The way that BBX can maintain the equivalence is varied but these include credit control – not issuing credit to people who will go bust on the system, management of a debt reserve fund and operating the system for the members’ benefit. When there is a truckload of value missing (in NZ’s case it is in the order of $7.5m) one simply has to ask where it has gone. The answer will reveal the crooks – BBX themselves!
As a trader we could choose the currency we could use for a given transaction and most traders who joined one system would have access to other payment systems. We would assess the relative value of a certain currency and if a trade was say $10k, we could structure the deal something like, “$2k contra, $5k cash, Bartercard $T2k and BBX $1k”.
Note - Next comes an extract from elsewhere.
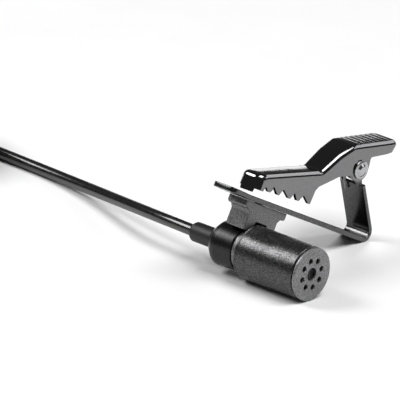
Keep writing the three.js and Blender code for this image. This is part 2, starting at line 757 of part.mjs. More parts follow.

While each provider encouraged traders to use their currency, some legislating “All trade or no trade” at the end of the day it is always the traders who determine how and what they will trade, therefore the value of the currency. BBX in NZ has zero trading, the currency has been 100% stolen therefore their currency has zero value. No new members, no value, no trading means no credibility and no hope for their future.
It’s nothing personal, it’s just ‘bye bye BBX’!
I note also in passing that Caroline Macdonald, Michael Touma’s daughter and chief poncho at BBX in Australia has spoken at the IRTA convention in Las Vegas recently. My understanding is that her successor Jarrad Parke slipped on up there with her and that ‘a good time was had by all’! IRTA of course condones use of their members’ members’ value – but only a small percentage (of course) and only for a good cause (of course).
Anyone who knows how the slippery slide works however, can see though this endorsement of evil.
The lawyers and the authorities will [hopefully] be looking a little closer at this BBX fraud thing in due course. I will report on their findings as always!